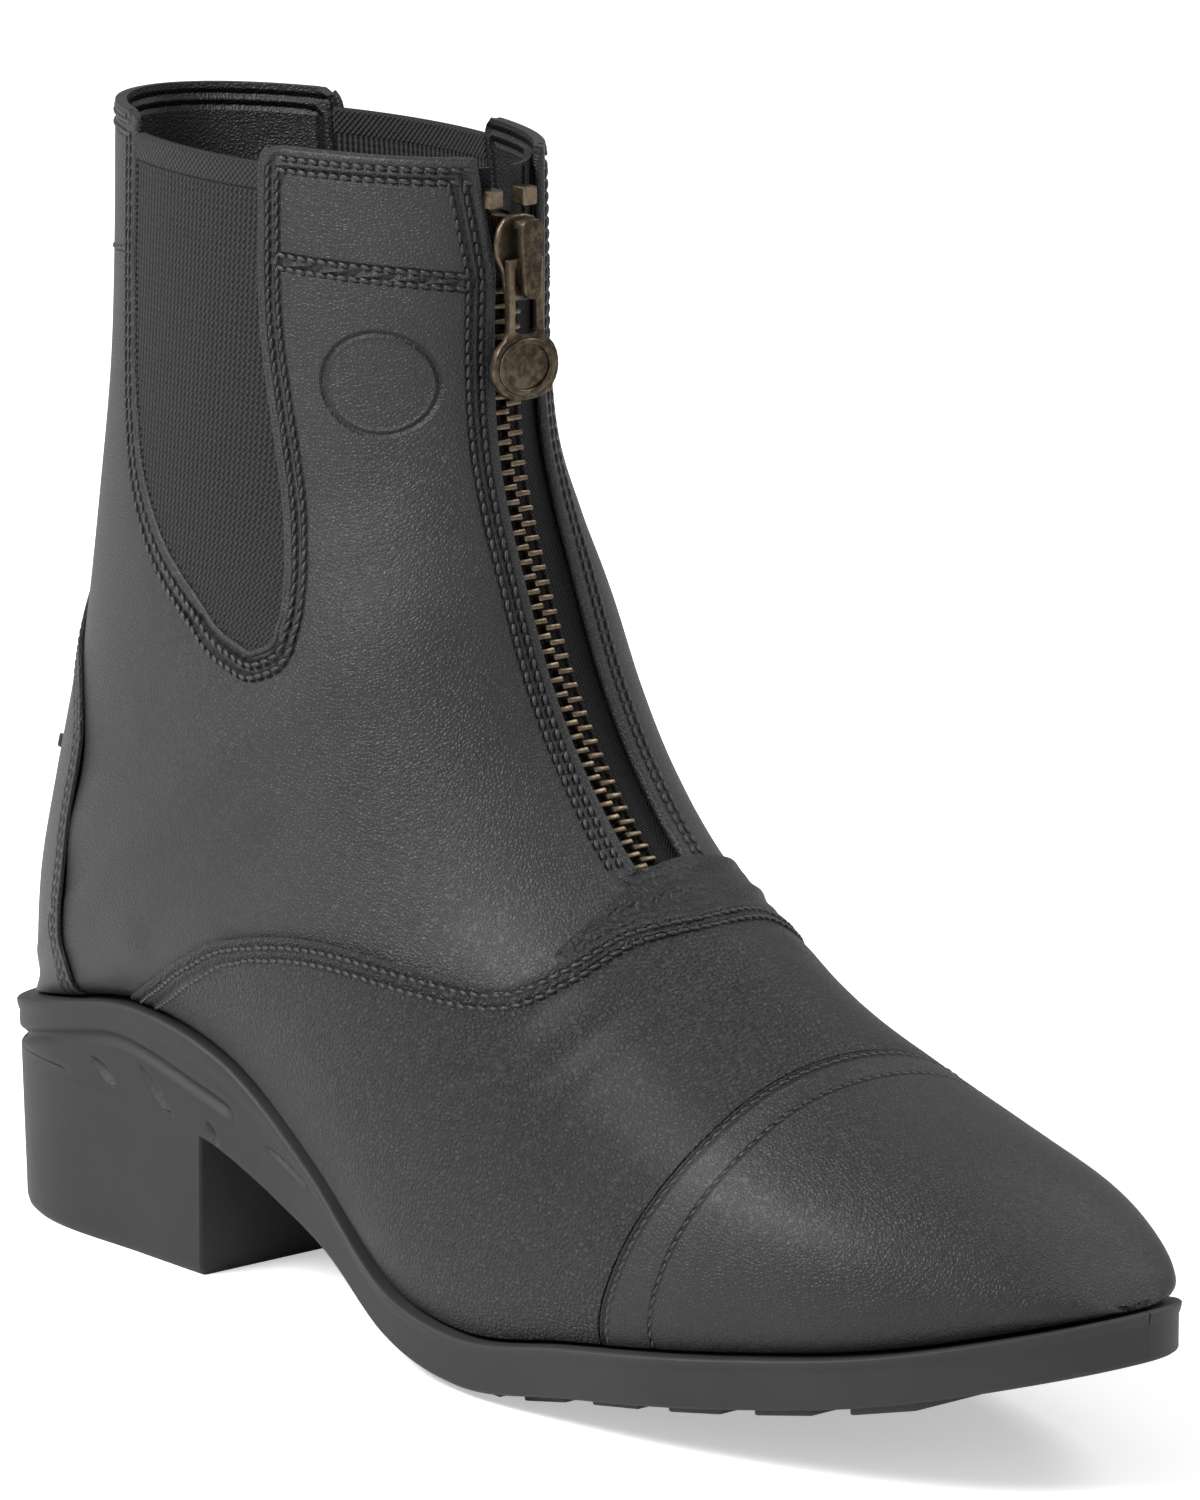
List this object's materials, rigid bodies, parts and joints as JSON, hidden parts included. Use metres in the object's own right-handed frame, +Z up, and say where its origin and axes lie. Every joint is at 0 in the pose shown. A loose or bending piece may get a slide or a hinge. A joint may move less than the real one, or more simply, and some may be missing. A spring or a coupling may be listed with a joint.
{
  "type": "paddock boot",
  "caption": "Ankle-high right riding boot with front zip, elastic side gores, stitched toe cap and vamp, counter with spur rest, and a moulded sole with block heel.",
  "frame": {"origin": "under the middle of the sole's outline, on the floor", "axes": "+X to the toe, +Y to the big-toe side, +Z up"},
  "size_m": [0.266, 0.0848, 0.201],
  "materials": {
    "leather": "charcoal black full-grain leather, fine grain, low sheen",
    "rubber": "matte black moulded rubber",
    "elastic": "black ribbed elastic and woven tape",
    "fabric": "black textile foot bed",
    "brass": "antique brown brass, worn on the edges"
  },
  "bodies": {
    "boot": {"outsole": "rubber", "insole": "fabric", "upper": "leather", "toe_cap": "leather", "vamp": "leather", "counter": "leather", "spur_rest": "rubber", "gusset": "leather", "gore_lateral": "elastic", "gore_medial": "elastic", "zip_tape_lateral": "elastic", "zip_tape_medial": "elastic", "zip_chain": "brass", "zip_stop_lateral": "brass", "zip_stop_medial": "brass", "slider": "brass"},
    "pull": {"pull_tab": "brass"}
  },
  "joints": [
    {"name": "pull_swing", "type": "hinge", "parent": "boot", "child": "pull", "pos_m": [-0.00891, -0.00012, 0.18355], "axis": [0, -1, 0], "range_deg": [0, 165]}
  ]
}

Required work: Copy all data exactly, start to finish.

Answer to this problem:
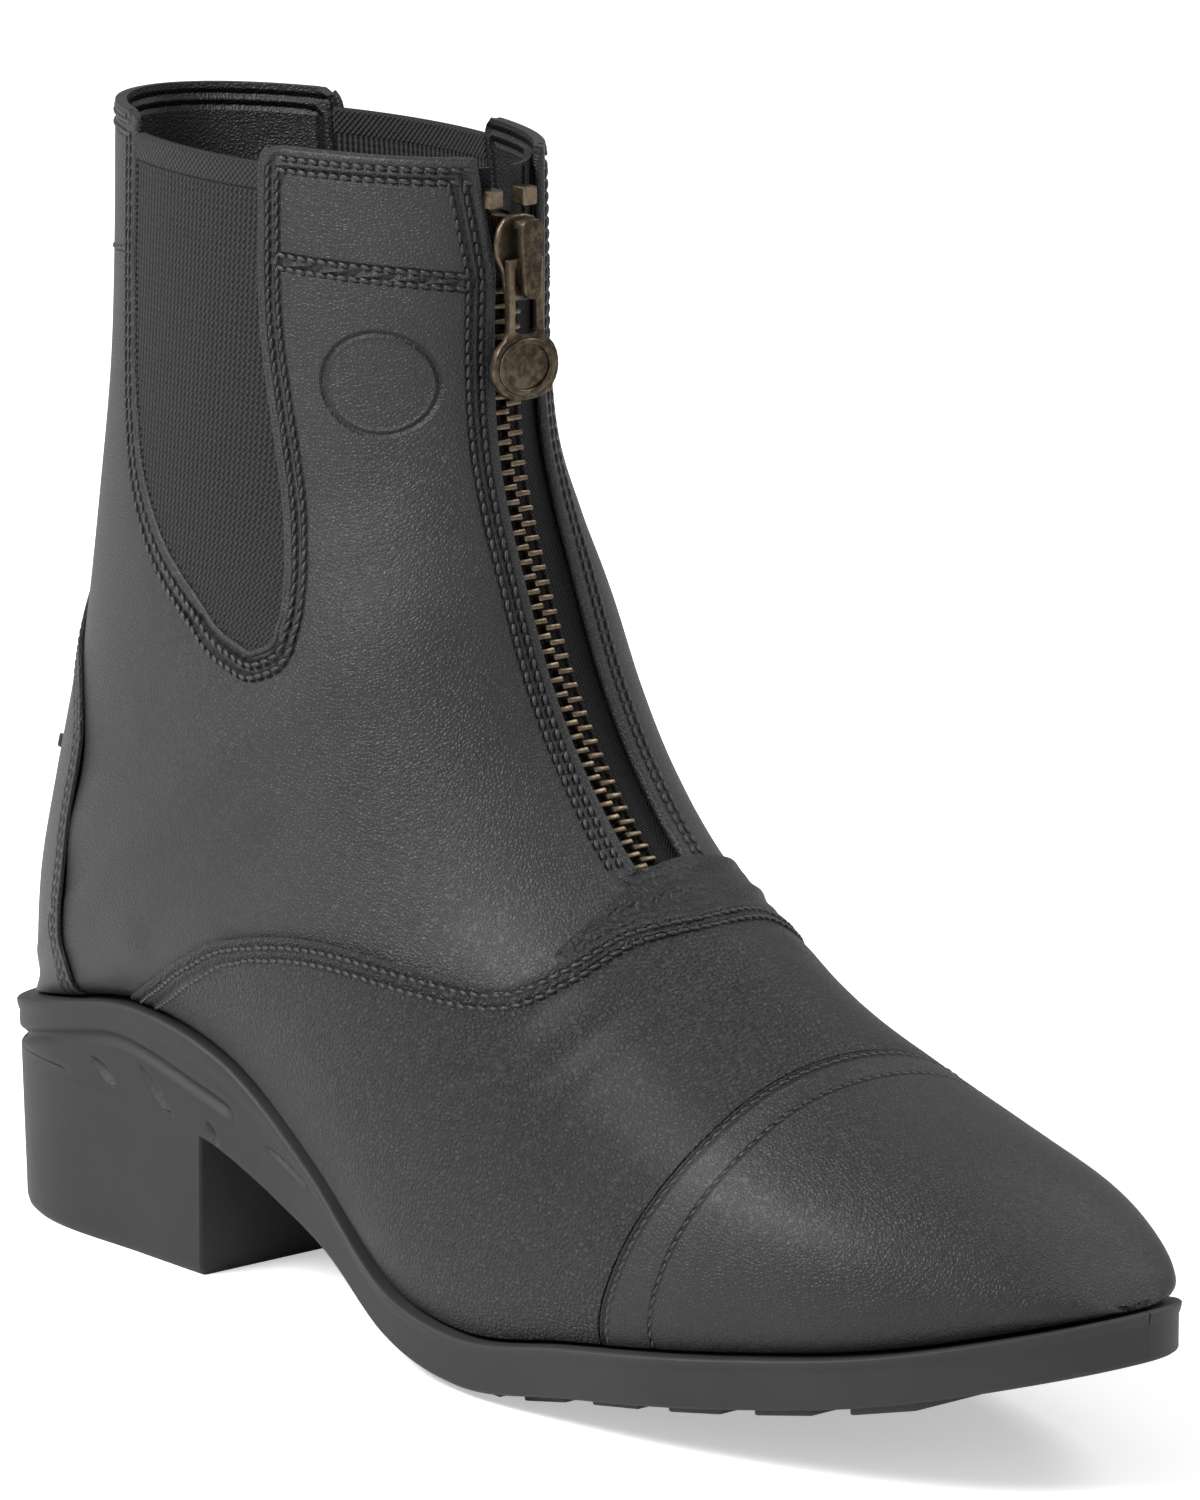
List this object's materials, rigid bodies, parts and joints as JSON, hidden parts included. Use metres in the object's own right-handed frame, +Z up, and say where its origin and axes lie. Every joint is at 0 in the pose shown. A loose or bending piece may get a slide or a hinge. A joint may move less than the real one, or more simply, and some may be missing. A spring or a coupling may be listed with a joint.
{
  "type": "paddock boot",
  "caption": "Ankle-high right riding boot with front zip, elastic side gores, stitched toe cap and vamp, counter with spur rest, and a moulded sole with block heel.",
  "frame": {"origin": "under the middle of the sole's outline, on the floor", "axes": "+X to the toe, +Y to the big-toe side, +Z up"},
  "size_m": [0.266, 0.0848, 0.201],
  "materials": {
    "leather": "charcoal black full-grain leather, fine grain, low sheen",
    "rubber": "matte black moulded rubber",
    "elastic": "black ribbed elastic and woven tape",
    "fabric": "black textile foot bed",
    "brass": "antique brown brass, worn on the edges"
  },
  "bodies": {
    "boot": {"outsole": "rubber", "insole": "fabric", "upper": "leather", "toe_cap": "leather", "vamp": "leather", "counter": "leather", "spur_rest": "rubber", "gusset": "leather", "gore_lateral": "elastic", "gore_medial": "elastic", "zip_tape_lateral": "elastic", "zip_tape_medial": "elastic", "zip_chain": "brass", "zip_stop_lateral": "brass", "zip_stop_medial": "brass", "slider": "brass"},
    "pull": {"pull_tab": "brass"}
  },
  "joints": [
    {"name": "pull_swing", "type": "hinge", "parent": "boot", "child": "pull", "pos_m": [-0.00891, -0.00012, 0.18355], "axis": [0, -1, 0], "range_deg": [0, 165]}
  ]
}